Simple Ways to Make the End of Daylight Savings Less Painful
By Liz Ritter, Executive Editor |
The end of daylight saving time this weekend means we get an extra hour of sleep Saturday night/Sunday morning as the clock falls back. Without a doubt, bonus, but it also means the days are getting shorter and the sun will set earlier. (Is there anything worse than sitting at your desk not-so-long-after lunch when it’s pitch-black out?) Whether you love it or hate it, one thing is certain: That tiny one-hour change just has a way of messing with our sleep schedules and energy levels and has the power to make us feel a little “off” for a few days—or even weeks. Dr. Nina Smiley, director of Mindfulness Programming at Mohonk Mountain House and co-author of The Three Minute Meditator, shares these simple tips to make it all a little bit easier.
Get Outside and Breathe
For some of us, the change in time is the official warning siren that temperatures are dropping as the days become shorter. “During this time, it’s still important to get outdoors and breathe!

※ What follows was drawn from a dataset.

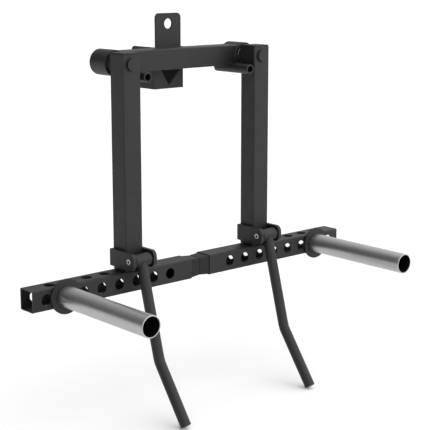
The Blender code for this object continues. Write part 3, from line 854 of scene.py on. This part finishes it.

Keep it simple—a short, brisk walk will boost your metabolism and help you get some much-needed vitamin D. As you breathe in, feel the sensation of cool, tingling air infusing your body with energy,” Smiley says. “At Mohonk Mountain House, we offer outdoor forest-bathing walks in winter to encourage guests to experience the sensations—sights, smells, sounds, the feeling of being outdoors— that make nature so healing. You can do this at home by focusing on each sense, one at a time.”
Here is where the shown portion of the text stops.